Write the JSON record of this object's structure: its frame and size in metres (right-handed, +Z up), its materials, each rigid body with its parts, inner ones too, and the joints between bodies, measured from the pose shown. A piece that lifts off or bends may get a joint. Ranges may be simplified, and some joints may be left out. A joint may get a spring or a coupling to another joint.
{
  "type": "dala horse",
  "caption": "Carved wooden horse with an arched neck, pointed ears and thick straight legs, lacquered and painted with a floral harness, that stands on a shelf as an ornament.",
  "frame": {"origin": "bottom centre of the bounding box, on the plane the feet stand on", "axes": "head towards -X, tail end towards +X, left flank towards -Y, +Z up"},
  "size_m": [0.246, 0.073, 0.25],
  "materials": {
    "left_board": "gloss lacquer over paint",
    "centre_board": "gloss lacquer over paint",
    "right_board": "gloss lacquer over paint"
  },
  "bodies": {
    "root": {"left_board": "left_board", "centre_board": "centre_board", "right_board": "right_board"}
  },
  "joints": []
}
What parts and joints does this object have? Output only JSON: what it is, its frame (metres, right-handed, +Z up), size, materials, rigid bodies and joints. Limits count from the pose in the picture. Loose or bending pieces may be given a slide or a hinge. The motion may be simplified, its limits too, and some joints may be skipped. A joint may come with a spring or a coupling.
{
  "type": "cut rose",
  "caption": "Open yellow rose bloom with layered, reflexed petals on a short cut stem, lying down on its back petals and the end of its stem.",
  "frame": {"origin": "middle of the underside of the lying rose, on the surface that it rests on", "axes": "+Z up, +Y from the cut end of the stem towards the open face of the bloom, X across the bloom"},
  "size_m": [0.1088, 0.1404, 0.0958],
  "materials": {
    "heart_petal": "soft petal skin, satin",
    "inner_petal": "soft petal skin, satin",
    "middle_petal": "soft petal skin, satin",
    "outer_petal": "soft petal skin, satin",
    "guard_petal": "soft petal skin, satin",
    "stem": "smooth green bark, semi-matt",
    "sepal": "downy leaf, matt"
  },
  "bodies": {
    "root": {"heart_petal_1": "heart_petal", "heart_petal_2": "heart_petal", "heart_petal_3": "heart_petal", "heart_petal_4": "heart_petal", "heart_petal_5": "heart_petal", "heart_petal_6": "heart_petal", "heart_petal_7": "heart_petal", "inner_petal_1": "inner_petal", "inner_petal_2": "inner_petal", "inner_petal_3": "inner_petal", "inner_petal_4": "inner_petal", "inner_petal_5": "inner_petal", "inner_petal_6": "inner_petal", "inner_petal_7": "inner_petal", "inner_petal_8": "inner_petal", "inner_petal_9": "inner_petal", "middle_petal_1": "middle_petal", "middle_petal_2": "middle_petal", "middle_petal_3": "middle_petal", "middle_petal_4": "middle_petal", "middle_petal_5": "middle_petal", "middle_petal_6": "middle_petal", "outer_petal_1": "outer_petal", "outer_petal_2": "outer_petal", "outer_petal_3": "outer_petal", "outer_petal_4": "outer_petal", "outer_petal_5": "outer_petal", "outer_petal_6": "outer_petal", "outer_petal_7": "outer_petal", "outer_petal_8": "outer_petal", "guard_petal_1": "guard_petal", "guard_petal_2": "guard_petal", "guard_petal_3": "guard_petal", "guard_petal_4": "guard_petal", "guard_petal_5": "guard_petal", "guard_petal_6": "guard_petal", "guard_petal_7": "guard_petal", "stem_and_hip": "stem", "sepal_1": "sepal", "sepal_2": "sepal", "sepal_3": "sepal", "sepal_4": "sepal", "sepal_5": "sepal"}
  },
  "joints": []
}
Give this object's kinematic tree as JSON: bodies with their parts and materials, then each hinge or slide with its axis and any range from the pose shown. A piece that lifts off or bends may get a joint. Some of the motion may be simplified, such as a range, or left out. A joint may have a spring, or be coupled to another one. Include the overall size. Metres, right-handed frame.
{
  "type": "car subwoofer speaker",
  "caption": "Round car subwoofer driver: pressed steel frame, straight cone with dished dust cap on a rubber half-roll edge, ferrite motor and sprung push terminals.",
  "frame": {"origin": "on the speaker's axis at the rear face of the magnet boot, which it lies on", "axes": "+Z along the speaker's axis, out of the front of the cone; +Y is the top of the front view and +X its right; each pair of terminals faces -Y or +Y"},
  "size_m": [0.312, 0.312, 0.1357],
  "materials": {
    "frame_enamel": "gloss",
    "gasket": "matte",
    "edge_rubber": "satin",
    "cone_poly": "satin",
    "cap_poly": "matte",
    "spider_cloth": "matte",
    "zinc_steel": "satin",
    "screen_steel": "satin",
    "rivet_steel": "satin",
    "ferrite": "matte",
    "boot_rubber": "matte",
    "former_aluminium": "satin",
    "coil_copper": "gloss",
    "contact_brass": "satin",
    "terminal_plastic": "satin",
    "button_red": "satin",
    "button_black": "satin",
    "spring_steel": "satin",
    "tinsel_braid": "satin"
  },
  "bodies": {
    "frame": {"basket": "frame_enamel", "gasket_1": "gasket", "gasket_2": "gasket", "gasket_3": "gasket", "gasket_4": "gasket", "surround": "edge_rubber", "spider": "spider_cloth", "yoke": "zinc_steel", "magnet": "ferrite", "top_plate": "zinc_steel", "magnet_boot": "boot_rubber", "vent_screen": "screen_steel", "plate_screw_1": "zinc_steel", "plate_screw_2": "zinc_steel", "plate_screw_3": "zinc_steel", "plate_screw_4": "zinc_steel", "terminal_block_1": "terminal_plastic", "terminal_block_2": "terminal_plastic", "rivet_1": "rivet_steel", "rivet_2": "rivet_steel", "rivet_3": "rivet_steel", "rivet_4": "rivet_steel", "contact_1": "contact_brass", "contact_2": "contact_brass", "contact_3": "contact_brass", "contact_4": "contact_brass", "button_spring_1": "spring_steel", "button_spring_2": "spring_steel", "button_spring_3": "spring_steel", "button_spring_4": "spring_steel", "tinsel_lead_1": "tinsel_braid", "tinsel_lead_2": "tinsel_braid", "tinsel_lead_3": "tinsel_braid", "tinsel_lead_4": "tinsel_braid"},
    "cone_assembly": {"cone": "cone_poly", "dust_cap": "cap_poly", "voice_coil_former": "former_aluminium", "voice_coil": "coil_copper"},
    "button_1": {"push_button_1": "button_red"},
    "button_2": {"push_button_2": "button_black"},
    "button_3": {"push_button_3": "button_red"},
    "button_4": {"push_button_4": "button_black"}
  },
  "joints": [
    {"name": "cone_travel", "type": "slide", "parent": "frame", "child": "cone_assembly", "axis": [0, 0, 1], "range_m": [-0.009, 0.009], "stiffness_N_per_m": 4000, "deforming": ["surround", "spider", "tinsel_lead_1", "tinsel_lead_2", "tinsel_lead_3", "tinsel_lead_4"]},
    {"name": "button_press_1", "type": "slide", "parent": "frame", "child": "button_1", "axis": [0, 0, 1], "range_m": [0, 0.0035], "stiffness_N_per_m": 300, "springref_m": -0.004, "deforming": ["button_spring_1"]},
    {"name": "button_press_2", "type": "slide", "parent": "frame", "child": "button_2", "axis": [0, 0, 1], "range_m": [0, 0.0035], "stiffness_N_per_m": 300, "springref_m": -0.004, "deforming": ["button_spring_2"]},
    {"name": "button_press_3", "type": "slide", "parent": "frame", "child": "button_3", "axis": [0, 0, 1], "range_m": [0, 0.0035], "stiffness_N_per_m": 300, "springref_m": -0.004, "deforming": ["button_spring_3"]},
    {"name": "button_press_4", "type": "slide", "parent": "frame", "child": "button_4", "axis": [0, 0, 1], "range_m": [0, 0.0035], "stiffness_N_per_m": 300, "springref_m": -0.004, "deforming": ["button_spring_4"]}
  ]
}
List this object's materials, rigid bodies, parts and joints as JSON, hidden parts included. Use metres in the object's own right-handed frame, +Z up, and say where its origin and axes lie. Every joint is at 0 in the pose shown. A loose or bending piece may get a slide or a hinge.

▸ Instructions to follow: Say, as a bare number, how many lines in the entries above include the string "bending".

▸ Exercise answer: 2